Turn the channel" goes the argument. "There's something for everybody
out there."
Well, yes and no. Defenders of vulgarity, and there are
many, also say that parents just need to do a better job monitoring their kids,
as if the absence of kids is, by itself, a license for gratuitous obscenity.
I don't think the vulgarians realize how hard that is
when producers and executives refuse to stay in their lanes. Even
family-oriented TV shows are punctuated with commercials not just for erectile
dysfunction pills and utterly unromantic romantic aids but also inappropriate
ads for incredibly inappropriate movies and TV shows. And sometimes
family-friendly networks are family-friendly in name only (I'm looking at you,
ABC Family Channel). And don't get me started about the Internet.

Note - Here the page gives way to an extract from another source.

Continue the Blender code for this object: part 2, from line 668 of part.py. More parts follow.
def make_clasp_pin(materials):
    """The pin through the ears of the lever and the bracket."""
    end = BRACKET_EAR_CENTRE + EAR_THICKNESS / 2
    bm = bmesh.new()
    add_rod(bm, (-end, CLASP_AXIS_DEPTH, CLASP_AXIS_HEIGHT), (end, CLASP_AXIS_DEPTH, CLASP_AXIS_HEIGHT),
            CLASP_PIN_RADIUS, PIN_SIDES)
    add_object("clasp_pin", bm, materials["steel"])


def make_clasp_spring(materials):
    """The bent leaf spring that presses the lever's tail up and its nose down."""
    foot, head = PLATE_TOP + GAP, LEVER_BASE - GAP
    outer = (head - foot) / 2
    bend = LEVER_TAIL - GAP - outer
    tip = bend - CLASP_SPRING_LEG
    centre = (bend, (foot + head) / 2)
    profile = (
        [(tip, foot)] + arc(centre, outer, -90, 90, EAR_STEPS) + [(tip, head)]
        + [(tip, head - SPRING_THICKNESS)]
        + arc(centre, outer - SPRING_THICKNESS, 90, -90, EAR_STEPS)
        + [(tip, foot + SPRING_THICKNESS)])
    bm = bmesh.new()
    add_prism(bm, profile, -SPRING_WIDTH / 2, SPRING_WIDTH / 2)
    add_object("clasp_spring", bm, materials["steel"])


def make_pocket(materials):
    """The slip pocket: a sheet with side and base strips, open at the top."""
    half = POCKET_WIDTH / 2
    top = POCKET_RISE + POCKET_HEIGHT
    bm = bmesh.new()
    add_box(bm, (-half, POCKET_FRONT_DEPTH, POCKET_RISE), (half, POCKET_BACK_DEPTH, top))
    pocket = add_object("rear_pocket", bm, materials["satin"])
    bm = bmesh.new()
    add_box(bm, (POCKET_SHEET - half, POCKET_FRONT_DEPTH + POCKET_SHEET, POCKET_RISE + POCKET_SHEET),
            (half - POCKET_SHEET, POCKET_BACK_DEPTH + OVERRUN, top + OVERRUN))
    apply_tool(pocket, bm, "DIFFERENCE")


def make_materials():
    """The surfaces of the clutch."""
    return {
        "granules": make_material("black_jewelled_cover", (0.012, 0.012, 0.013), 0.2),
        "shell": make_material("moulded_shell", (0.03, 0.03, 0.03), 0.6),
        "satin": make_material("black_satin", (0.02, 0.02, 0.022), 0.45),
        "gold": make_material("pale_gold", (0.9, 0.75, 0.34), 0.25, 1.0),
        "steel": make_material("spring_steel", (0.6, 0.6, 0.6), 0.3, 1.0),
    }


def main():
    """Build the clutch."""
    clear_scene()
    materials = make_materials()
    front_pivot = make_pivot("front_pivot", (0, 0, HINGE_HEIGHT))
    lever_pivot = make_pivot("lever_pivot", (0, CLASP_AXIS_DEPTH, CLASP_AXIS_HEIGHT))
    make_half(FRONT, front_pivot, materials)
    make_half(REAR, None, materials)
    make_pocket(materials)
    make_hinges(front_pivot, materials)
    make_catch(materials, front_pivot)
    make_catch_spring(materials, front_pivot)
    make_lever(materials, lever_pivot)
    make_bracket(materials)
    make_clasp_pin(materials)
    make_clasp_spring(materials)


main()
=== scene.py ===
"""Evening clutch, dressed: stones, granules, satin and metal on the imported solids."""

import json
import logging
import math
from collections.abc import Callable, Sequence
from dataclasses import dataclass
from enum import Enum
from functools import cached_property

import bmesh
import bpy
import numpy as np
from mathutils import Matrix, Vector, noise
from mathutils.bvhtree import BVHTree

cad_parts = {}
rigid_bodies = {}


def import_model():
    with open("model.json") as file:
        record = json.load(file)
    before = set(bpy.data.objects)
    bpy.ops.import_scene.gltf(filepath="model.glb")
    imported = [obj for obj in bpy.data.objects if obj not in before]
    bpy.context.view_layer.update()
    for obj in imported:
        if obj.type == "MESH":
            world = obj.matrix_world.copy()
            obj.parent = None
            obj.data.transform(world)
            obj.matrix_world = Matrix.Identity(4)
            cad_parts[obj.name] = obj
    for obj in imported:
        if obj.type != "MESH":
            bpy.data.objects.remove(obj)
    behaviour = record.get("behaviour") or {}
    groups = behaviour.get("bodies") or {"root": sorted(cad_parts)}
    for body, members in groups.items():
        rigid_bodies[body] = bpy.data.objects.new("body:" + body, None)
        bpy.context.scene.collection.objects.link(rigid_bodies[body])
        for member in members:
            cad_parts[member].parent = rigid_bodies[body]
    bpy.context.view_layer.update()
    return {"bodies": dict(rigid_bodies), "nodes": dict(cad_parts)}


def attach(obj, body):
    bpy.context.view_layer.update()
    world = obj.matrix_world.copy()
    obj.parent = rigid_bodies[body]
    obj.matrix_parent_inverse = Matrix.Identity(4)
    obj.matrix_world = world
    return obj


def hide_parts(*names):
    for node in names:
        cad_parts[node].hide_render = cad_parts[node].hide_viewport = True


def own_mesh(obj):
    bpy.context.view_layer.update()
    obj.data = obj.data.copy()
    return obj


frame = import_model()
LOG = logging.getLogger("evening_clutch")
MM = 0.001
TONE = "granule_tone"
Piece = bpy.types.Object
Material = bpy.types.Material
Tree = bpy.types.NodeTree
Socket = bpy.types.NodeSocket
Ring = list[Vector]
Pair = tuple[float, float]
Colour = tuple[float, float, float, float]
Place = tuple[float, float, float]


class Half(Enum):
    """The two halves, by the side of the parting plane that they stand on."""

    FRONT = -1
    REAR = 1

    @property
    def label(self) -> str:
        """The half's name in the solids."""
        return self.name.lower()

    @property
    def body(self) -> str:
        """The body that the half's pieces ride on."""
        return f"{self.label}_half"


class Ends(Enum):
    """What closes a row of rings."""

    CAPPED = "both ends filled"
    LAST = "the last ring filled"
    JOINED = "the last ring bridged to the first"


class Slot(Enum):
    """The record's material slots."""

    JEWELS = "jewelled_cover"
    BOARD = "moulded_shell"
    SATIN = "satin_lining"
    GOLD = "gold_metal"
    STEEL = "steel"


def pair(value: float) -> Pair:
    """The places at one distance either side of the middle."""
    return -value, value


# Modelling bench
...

Consider one of the Goldberg family's favorite shows:
Bravo's "Top Chef," in which the "cheftestants" compete in
various culinary challenges for the title of -- duh -- Top Chef. Surely, a
cooking show should be safe viewing for all ages. But for 10 years running, the
cast has cursed nonstop. Worse, the profanity isn't really bleeped out, merely
"bleeped at," in the words of the New York Times.
In 2008, head judge Tom Colicchio rightly chastised the
cast and posted an apology on the show's website for all the "gutter
language." Nothing's changed. Defenders of the cursing insist it reflects
the reality of culinary culture. I'm sure that's true. But journalistic
accuracy is a pretty hypocritical defense for a show that has chefs making haute
cuisine from vending machines amid egregiously staged product placements.

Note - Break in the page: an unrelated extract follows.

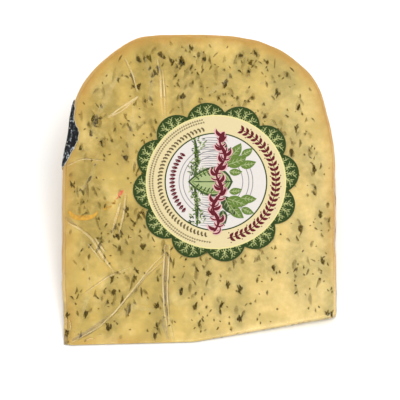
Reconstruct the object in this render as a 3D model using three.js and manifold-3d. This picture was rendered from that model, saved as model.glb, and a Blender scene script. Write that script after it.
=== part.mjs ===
// A retail wedge of Gouda-type cheese with herbs, cut from a small round wheel, wrapped in clear
// film and labelled. Millimetres, +Z up. The wedge lies on its lower cut face.
//
// X runs across the wheel's thickness, from one flat side to the other.
// Y runs along the cut face, from the wheel's axis (-Y) out to the rim (+Y).
// The pieces are shaped about the wheel's axis, then the whole wedge is moved so that the middle
// of its underside is the origin.

import * as THREE from 'three';
import { mergeVertices } from 'three/addons/utils/BufferGeometryUtils.js';
import Module from 'manifold-3d';

const wasm = await Module();
wasm.setup();

// The wheel that the wedge was cut from.
const WHEEL_RADIUS = 124;
const WHEEL_HALF_THICKNESS = 51.8;
const SHOULDER_RADIUS = 62; // inside it the flat sides are flat, outside it they round off
const SHOULDER_POWER = 2.7; // of the superellipse that the rim follows
const SHOULDER_STEPS = 14; // on each side of the rim
const WHEEL_FACETS = 120; // round the whole wheel

// The wedge.
const WEDGE_ANGLE = THREE.MathUtils.degToRad(18);
// The tip was trimmed by two upright cuts. Each is a distance from the wheel's axis at X = 0 and
// a turn about Z.
const TIP_CUTS = [
  { distance: 2.3, turn: THREE.MathUtils.degToRad(1.7) },
  { distance: 2.6, turn: THREE.MathUtils.degToRad(10.1) },
];

// The layers. Each is how far a surface stands outside the wheel's own surface or cut face.
const GAP = 0.3; // between pieces that touch
const COAT_THICKNESS = 1;
const FILM_INSIDE = GAP;
const FILM_THICKNESS = 0.2;
const FILM_OUTSIDE = FILM_INSIDE + FILM_THICKNESS;
const LABEL_THICKNESS = 0.2;
const LABEL_INSIDE = FILM_OUTSIDE + GAP;
const LABEL_OUTSIDE = LABEL_INSIDE + LABEL_THICKNESS;

// The film's two side flaps fold under the wedge and stop short of each other.
const FLAP_SLOT_WIDTH = 1.6;
const FLAP_SLOT_LENGTH = 96;
const FLAP_SLOT_MIDDLE = 60; // from the wheel's axis

// The round label, on the upper cut face.
const LABEL_ACROSS = 6.5; // its middle, along X
const LABEL_FROM_AXIS = 64.8; // its middle, along the cut face
const LABEL_TIP_RADIUS = 31.7;
const LABEL_NOTCH_RADIUS = 27.8;
const LABEL_SCALLOPS = 12;
const LABEL_TURN = THREE.MathUtils.degToRad(8);

// The oval sticker, half on the left flat side and half lapped over the upper cut edge.
const STICKER_HALF_LENGTH = 15.7;
const STICKER_HALF_WIDTH = 10.4; // seen square to the folded edge
const STICKER_BELOW_EDGE = 5.1; // its middle, seen square to the folded edge
const STICKER_FROM_AXIS = 82;
const STICKER_REACH = 18; // either way from the folded edge, square to the oval

// The crescent of coating dragged into the upper cut face by the knife.
const PARING_ACROSS = -43.4; // the middle of its curve
const PARING_FROM_AXIS = 56.3;
const PARING_RADIUS = 6;
const PARING_WIDTH = 1.8;
const PARING_HALF_SWEEP = THREE.MathUtils.degToRad(57);
const PARING_THICKNESS = 0.5;

const BEYOND = 400; // longer than anything here, for cutting blocks

/** A three.js geometry as a solid that can be joined and cut. */
function toSolid(geometry) {
  const bare = geometry.clone();
  bare.deleteAttribute('normal');
  bare.deleteAttribute('uv');
  const merged = mergeVertices(bare, 1e-4);
  const corners = merged.index.array;
  const triangles = [];
  for (let i = 0; i < corners.length; i += 3) {
    const [a, b, c] = corners.slice(i, i + 3);
    if (a !== b && b !== c && c !== a) {
      triangles.push(a, b, c);
    }
  }
  return new wasm.Manifold(new wasm.Mesh({
    numProp: 3,
    vertProperties: new Float32Array(merged.attributes.position.array),
    triVerts: new Uint32Array(triangles),
  }));
}

/** A finished solid as a named mesh with its own material. */
function toMesh(name, solid, look) {
  const cut = solid.getMesh();
  const geometry = new THREE.BufferGeometry();
  geometry.setAttribute('position', new THREE.BufferAttribute(cut.vertProperties, 3));
  geometry.setIndex(new THREE.BufferAttribute(cut.triVerts, 1));
  geometry.computeVertexNormals();
  const mesh = new THREE.Mesh(geometry, new THREE.MeshStandardMaterial(look));
  mesh.name = name;
  return mesh;
}

/** The whole wheel lying along X, with its surface moved out by `growth`. */
function wheel(growth) {
  const halfThickness = WHEEL_HALF_THICKNESS + growth;
  const roundDepth = WHEEL_RADIUS - SHOULDER_RADIUS + growth;
  const profile = [new THREE.Vector2(0, -halfThickness)];
  for (let i = -SHOULDER_STEPS; i <= SHOULDER_STEPS; i += 1) {
    const angle = (i / SHOULDER_STEPS) * (Math.PI / 2);
    const across = Math.sign(i) * Math.abs(Math.sin(angle)) ** (2 / SHOULDER_POWER);
    const outward = Math.abs(Math.cos(angle)) ** (2 / SHOULDER_POWER);
    profile.push(new THREE.Vector2(SHOULDER_RADIUS + outward * roundDepth, across * halfThickness));
  }
  profile.push(new THREE.Vector2(0, halfThickness));
  const geometry = new THREE.LatheGeometry(profile, WHEEL_FACETS);
  geometry.rotateZ(-Math.PI / 2);
  return toSolid(geometry);
}

/** A block that fills everything above the plane Z = `height`, before it is turned. */
function blockAbove(height) {
  const block = new THREE.BoxGeometry(BEYOND, BEYOND, BEYOND);
  return block.translate(0, 0, height + BEYOND / 2);
}

/** The wedge cut from the wheel, with every surface moved out by `cutGrowth` or `wheelGrowth`. */
function wedge(wheelGrowth, cutGrowth) {
  const below = blockAbove(cutGrowth).rotateX(Math.PI);
  const above = blockAbove(cutGrowth).rotateX(WEDGE_ANGLE);
  let solid = wheel(wheelGrowth).subtract(toSolid(below)).subtract(toSolid(above));
  for (const { distance, turn } of TIP_CUTS) {
    const outward = cutGrowth - distance * Math.cos(turn);
    const block = blockAbove(outward).rotateX(Math.PI / 2).rotateZ(turn);
    solid = solid.subtract(toSolid(block));
  }
  return solid;
}

/** The flat outline of the scalloped label, about its own middle. */
function scallopedOutline() {
  const step = (2 * Math.PI) / LABEL_SCALLOPS;
  const notchAcross = LABEL_NOTCH_RADIUS * Math.sin(step / 2);
  const notchOut = LABEL_NOTCH_RADIUS * Math.cos(step / 2);
  // Each scallop is an arc through two notches and the tip between them.
  const rise = LABEL_TIP_RADIUS - notchOut;
  const arcRadius = (notchAcross ** 2 + rise ** 2) / (2 * rise);
  const arcOut = LABEL_TIP_RADIUS - arcRadius;
  const halfSweep = Math.atan2(notchAcross, notchOut - arcOut);
  const outline = new THREE.Shape();
  for (let i = 0; i < LABEL_SCALLOPS; i += 1) {
    const turn = LABEL_TURN + i * step;
    const middle = [arcOut * Math.cos(turn), arcOut * Math.sin(turn)];
    outline.absarc(...middle, arcRadius, turn - halfSweep, turn + halfSweep, false);
  }
  return outline;
}

/** The point at `radius` and `angle` from the middle of a flat shape. */
function polar(radius, angle) {
  return new THREE.Vector2(radius * Math.cos(angle), radius * Math.sin(angle));
}

/** The flat outline of a crescent that narrows to both ends. `margin` widens it all round. */
function crescentOutline(margin) {
  const sweep = PARING_HALF_SWEEP + margin / PARING_RADIUS;
  const steps = 12;
  const outer = [];
  const inner = [];
  for (let i = 0; i <= steps; i += 1) {
    const along = (2 * i) / steps - 1;
    const angle = along * sweep - Math.PI / 2;
    const half = (PARING_WIDTH / 2) * Math.sqrt(1 - 0.9 * along ** 2) + margin;
    outer.push(polar(PARING_RADIUS + half, angle));
    inner.push(polar(PARING_RADIUS - half, angle));
  }
  return new THREE.Shape([...outer, ...inner.reverse()]);
}

/** Moves a flat geometry on Z = 0 to the upper cut face, `lift` above it. */
function ontoCutFace(geometry, across, fromAxis, lift) {
  return geometry.translate(across, fromAxis, lift).rotateX(WEDGE_ANGLE);
}

/** The cheese itself, one solid, with the pocket where the paring is pressed in. */
function cheesePaste() {
  const pocket = new THREE.ExtrudeGeometry(crescentOutline(GAP), {
    depth: BEYOND,
    bevelEnabled: false,
    curveSegments: 1,
  });
  ontoCutFace(pocket, PARING_ACROSS, PARING_FROM_AXIS, -PARING_THICKNESS - GAP);
  return wedge(-COAT_THICKNESS - GAP, 0).subtract(toSolid(pocket));
}

/** The brushed-on coating of the wheel: rim and both flat sides, open at the cut faces. */
function rindCoat() {
  return wedge(0, 0).subtract(wedge(-COAT_THICKNESS, BEYOND / 20));
}

/** The clear film, a thin shell round the whole wedge, open where its flaps don't meet. */
function filmWrap() {
  const slot = new THREE.BoxGeometry(FLAP_SLOT_WIDTH, FLAP_SLOT_LENGTH, 4 * FILM_OUTSIDE);
  slot.translate(0, FLAP_SLOT_MIDDLE, -FILM_OUTSIDE);
  return wedge(FILM_OUTSIDE, FILM_OUTSIDE)
    .subtract(wedge(FILM_INSIDE, FILM_INSIDE))
    .subtract(toSolid(slot));
}

/** The round paper label. */
function faceLabel() {
  const disc = new THREE.ExtrudeGeometry(scallopedOutline(), {
    depth: LABEL_THICKNESS,
    bevelEnabled: false,
    curveSegments: 8,
  });
  return toSolid(ontoCutFace(disc, LABEL_ACROSS, LABEL_FROM_AXIS, LABEL_INSIDE));
}

/** The oval sticker, bent over the edge between the left flat side and the upper cut face. */
function sideLabel() {
  const oval = new THREE.Shape();
  oval.absellipse(0, 0, STICKER_HALF_LENGTH, STICKER_HALF_WIDTH, 0, 2 * Math.PI, false, 0);
  const column = new THREE.ExtrudeGeometry(oval, {
    depth: 2 * STICKER_REACH,
    bevelEnabled: false,
    curveSegments: 40,
  });
  column.translate(0, STICKER_BELOW_EDGE, -STICKER_REACH);
  // The column's length now turns to point up and to the left, square to the folded edge.
  column.rotateZ(Math.PI / 2);
  column.rotateY(-Math.PI / 4);
  column.translate(-WHEEL_HALF_THICKNESS, STICKER_FROM_AXIS, 0);
  column.rotateX(WEDGE_ANGLE);
  return wedge(LABEL_OUTSIDE, LABEL_OUTSIDE)
    .subtract(wedge(LABEL_INSIDE, LABEL_INSIDE))
    .intersect(toSolid(column));
}

/** The crescent of coating, flush with the cut face. */
function coatParing() {
  const crescent = new THREE.ExtrudeGeometry(crescentOutline(0), {
    depth: PARING_THICKNESS,
    bevelEnabled: false,
    curveSegments: 1,
  });
  return toSolid(ontoCutFace(crescent, PARING_ACROSS, PARING_FROM_AXIS, -PARING_THICKNESS));
}

const film = toMesh('film_wrap', filmWrap(), {
  color: 0xf4f2ea,
  roughness: 0.12,
  metalness: 0,
  transparent: true,
  opacity: 0.2,
});

const cheeseWedge = new THREE.Group();
cheeseWedge.add(
  toMesh('cheese_paste', cheesePaste(), { color: 0xd8bd76, roughness: 0.5, metalness: 0 }),
  toMesh('rind_coat', rindCoat(), { color: 0xd6a04a, roughness: 0.35, metalness: 0 }),
  film,
  toMesh('face_label', faceLabel(), { color: 0xf0e2b8, roughness: 0.55, metalness: 0 }),
  toMesh('side_label', sideLabel(), { color: 0x1c2026, roughness: 0.4, metalness: 0 }),
  toMesh('coat_paring', coatParing(), { color: 0xd4a423, roughness: 0.4, metalness: 0 }),
);

// The origin is the middle of the underside of the whole wedge, labels included.
const whole = new THREE.Box3().setFromObject(cheeseWedge);
const middle = whole.getCenter(new THREE.Vector3());
cheeseWedge.position.set(-middle.x, -middle.y, -whole.min.z);

export default cheeseWedge;
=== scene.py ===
"""The looks of a wrapped wedge of herbed cheese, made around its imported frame.

The wedge lies on its lower cut face. Most shapes are drawn on the upper cut face, where a place is
(across, out): across runs along the wheel's thickness, and out runs from the wheel's axis to the
rim. A third number, lift, is the height over that face.
"""

import math
import random

import bmesh
import bpy
import numpy as np
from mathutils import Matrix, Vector, noise


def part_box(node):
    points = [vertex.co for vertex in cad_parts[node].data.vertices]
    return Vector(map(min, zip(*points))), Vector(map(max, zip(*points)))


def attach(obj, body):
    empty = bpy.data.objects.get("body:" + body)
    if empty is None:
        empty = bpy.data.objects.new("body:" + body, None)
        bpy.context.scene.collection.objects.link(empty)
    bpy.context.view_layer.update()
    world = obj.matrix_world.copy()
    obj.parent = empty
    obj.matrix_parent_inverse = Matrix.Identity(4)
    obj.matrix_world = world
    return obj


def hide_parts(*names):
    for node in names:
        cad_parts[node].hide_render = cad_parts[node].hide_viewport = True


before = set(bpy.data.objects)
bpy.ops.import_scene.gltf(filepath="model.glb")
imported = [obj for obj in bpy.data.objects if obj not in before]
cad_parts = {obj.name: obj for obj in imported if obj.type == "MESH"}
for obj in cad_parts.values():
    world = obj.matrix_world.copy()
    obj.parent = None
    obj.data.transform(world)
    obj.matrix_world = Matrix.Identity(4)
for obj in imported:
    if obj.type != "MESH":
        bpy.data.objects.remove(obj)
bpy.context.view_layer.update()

MM = 0.001

# ---------------------------------------------------------------------------
# The wheel and the wedge, as in the frame
# ---------------------------------------------------------------------------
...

(Also, the cursing is utterly gratuitous. I, for one, have never concluded a
delicious meal with the exclamation, "Wow, the guy who made this must be
really foul-mouthed!")
And such hypocrisy gets at the core of the problem.

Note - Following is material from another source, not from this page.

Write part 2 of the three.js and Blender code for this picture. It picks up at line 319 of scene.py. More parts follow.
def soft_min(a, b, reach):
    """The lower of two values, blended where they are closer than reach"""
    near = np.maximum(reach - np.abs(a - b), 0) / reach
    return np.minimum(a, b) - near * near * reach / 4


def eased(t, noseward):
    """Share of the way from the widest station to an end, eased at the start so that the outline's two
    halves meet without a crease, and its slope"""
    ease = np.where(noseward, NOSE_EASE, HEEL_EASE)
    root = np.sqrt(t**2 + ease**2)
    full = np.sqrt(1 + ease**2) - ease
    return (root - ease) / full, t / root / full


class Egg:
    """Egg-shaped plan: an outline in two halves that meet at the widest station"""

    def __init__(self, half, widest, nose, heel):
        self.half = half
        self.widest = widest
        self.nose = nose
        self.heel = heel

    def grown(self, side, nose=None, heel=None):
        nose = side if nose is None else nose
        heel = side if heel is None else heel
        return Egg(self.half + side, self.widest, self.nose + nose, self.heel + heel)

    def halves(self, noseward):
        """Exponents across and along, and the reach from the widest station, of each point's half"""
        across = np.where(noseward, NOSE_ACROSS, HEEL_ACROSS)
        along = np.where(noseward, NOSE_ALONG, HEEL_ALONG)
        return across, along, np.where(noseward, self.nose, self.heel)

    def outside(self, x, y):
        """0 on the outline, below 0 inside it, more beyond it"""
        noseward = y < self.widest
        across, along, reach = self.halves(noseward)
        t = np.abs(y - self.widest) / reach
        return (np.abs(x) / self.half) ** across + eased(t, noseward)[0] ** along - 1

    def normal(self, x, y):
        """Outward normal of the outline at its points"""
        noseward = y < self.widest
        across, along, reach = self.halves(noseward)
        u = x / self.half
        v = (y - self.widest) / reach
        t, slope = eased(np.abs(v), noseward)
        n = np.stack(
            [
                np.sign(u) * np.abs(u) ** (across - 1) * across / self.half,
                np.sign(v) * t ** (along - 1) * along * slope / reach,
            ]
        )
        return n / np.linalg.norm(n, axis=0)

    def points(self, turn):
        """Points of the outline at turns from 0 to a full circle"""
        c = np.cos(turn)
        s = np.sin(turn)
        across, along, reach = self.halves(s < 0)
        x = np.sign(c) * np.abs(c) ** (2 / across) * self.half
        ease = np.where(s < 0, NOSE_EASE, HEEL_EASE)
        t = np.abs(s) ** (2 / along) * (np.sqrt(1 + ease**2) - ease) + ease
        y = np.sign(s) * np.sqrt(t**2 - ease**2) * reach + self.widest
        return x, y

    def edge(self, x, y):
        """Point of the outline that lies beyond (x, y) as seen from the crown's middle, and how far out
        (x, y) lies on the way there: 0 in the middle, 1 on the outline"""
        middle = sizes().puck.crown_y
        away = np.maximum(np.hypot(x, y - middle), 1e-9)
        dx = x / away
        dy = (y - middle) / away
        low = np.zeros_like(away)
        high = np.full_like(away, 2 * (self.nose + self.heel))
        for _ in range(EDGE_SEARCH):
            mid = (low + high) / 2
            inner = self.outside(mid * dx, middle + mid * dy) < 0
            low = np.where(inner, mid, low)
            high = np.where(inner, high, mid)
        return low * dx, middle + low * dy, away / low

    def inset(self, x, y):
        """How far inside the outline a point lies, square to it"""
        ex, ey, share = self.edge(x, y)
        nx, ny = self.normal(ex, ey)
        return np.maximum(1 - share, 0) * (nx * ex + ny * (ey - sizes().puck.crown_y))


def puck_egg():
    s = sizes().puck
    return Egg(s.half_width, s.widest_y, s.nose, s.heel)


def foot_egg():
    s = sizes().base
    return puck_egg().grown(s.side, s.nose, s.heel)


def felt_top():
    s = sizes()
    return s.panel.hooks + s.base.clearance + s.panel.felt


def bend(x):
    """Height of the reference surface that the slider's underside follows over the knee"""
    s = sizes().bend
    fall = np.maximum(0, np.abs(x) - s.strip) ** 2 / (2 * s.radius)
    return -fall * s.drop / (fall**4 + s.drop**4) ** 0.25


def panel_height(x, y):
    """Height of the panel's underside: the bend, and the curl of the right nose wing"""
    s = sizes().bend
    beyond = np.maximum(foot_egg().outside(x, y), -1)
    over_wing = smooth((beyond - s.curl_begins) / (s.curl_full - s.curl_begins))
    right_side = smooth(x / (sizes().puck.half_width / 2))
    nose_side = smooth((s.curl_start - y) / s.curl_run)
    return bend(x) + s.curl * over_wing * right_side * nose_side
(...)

Vulgarity has become cultural shorthand for everything from seriousness to
rebelliousness to "keeping it real." But it's closer to the opposite.
Colicchio notes the chefs are always "on their best
behavior" when they're around him. They never curse in front of the
judges. Nor would they, one hopes, around their kids or customers. But when
they're on TV -- broadcast to millions (including the judges, their customers
and their kids) -- they think it's obligatory to let the expletives fly.
In other words, the standards of the common culture are
lower than they are in nearly every other walk of life. Which means they're not
really standards at all. If anything, the new taboo is decency.